How is diagnosis of melanoma made?

When there is a change in your mole, the healthcare provider cannot tell if it is a cancer or a melanoma by just looking at it. However, before proceeding to a biopsy the healthcare provider will do a thorough check of your skin. The biopsy is done in the office and is relatively painless; the tissue obtained is then looked underneath a microscope to look for cancer cells.

What is treatment for moles?

The majority of moles need no treatment except observation. Your healthcare provider will only perform a biopsy if he or she suspects that there may be a cancer. Moles may also be removed if they are in an area of your body where they are causing problems. For example a mole on the face may repeatedly bleed during shaving or a mole in the groin area may be prone to friction from clothes. Removal of a mole requires a small surgical procedure done in the doctor’s office. Over the years, many different techniques have been developed to remove moles and the type of technique depends on where the mole is located on the body, the size and doctor experience.

Are there any home remedies to conceal moles?
Some people may become self-conscious about their moles. In such cases, one may use makeup or concealers to hide the mole. There are many types of concealing creams on the market and one may have to try a few to decide which is the best agent.
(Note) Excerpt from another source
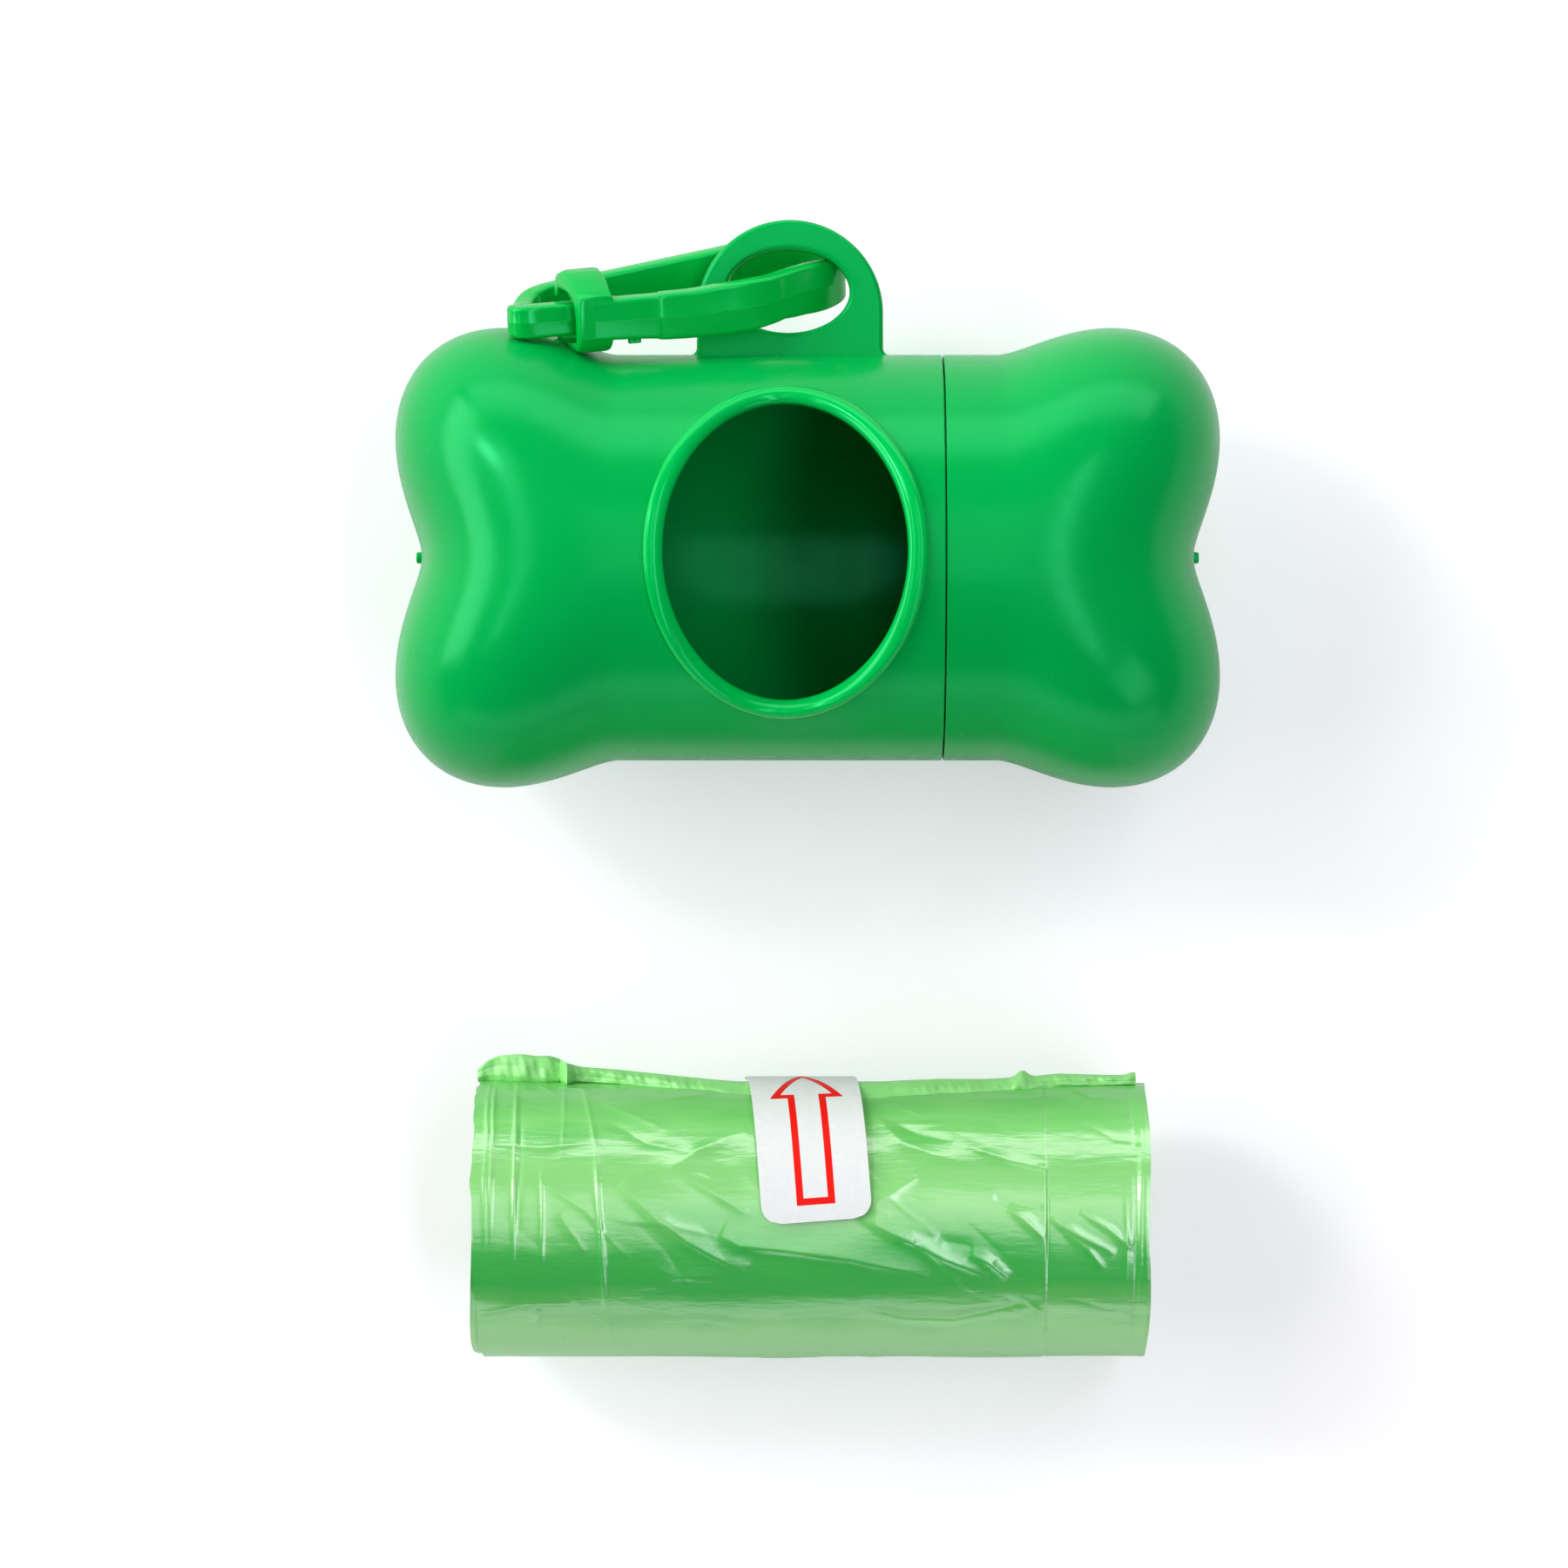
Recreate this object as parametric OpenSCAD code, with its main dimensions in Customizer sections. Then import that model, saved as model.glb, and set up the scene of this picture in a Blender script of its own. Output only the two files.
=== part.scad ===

Hair on moles may also reflect poor cosmesis. In such cases, the hair may be plucked with tweezers, removed with a depilatory agent or a laser. Anytime you irritate a mole, you have to observe it to ensure it does not change into something more sinister or becomes infected.

Can I prevent moles?

There is no way of preventing moles because most are acquired at or after birth. However, one must observe the mole to ensure that it does not turn into a melanoma. Become familiar with your mole and regularly examine it for changes. Take a picture so that you can compare it later on. Use a mirror to look at your back and closely examine the web spaces between your fingers and toes. If you have numerous moles (> 30), see a skin doctor once every 12-24 months to have a thorough check up.

How can I protect my skin/moles?

There are several things you can do to protect the moles and your skin.

  • Avoid prolonged exposure to the sun, especially from 11 am to 3 pm. If you go out, use a sunscreen with a high SPF. Apply the sunscreen at least 30 minutes before you venture outside.
  • When going out, wear long sleeved garments and a hat to cover your arms and face.
  • Avoid tanning salons as the UV rays emitted can significantly increase the risk of developing cancer.